(511d) Hierarchically Patterned Microfibers Via 3D Jet Writing

Jordahl, J., University of Michigan
Ramcharan, S., University of Michigan
Solorio, L., University of Michigan
Teeple, C., University of Michigan
Lahann, J., University of Michigan

Electrospinning of polymer fibers is a technique that has been in use for nearly a century, and has recently been a popular platform for creating tissue engineering scaffolds. However, the use of these fibers is quite limited due to the inability to precisely control the fiber architecture. Electrohydrodynamic (EHD) co-jetting is a method of creating compartmentalized polymer fibers which allows multiple surface chemistries, mechanical properties, polymer degradation, or drug loadings to be confined into separate continuous compartments in a single fiber.

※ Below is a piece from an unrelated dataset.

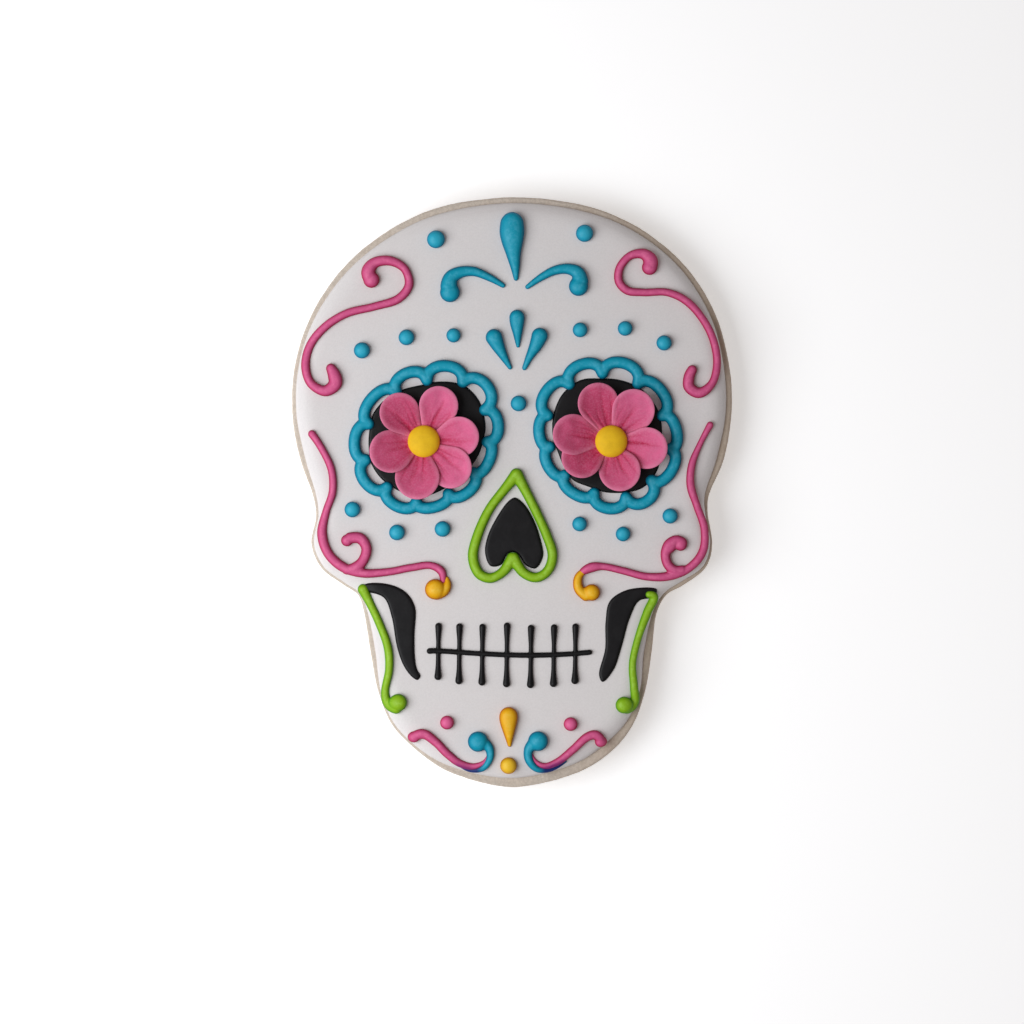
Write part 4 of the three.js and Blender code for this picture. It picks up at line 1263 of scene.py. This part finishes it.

Utilization of EHD co-jetting combined with a newly developed method for patterning polymer fibers via an ultra-stabilized jet has been used to create hyper-porous polymer scaffolds of multi-compartmental fibers. The combination of multicompartmental fibers and the direct fiber writing process provides a platform for controlled anisotropy, geometries, pore sizes, surface functionalities, and mechanical gradients independently on a single 3D structure. These scaffolds provide a platform technology that can be used to modulate multiple parameters simultaneously and repeatedly to more accurately recapitulate a cell's native environment. To demonstrate the fiber scaffolds can produce viable engineered tissues, the scaffolds were used to culture human mesenchymal stem cells (hMSCs) into thick tissue-like sheets. The hMSCs were subsequently osteogenically differentiated, and were implanted into a calvarial defect in nude mice for eight weeks. This system was able to generate new bone across a 3 mm defect in the mouse's skull using differentiated hMSCs grown on the fiber scaffolds.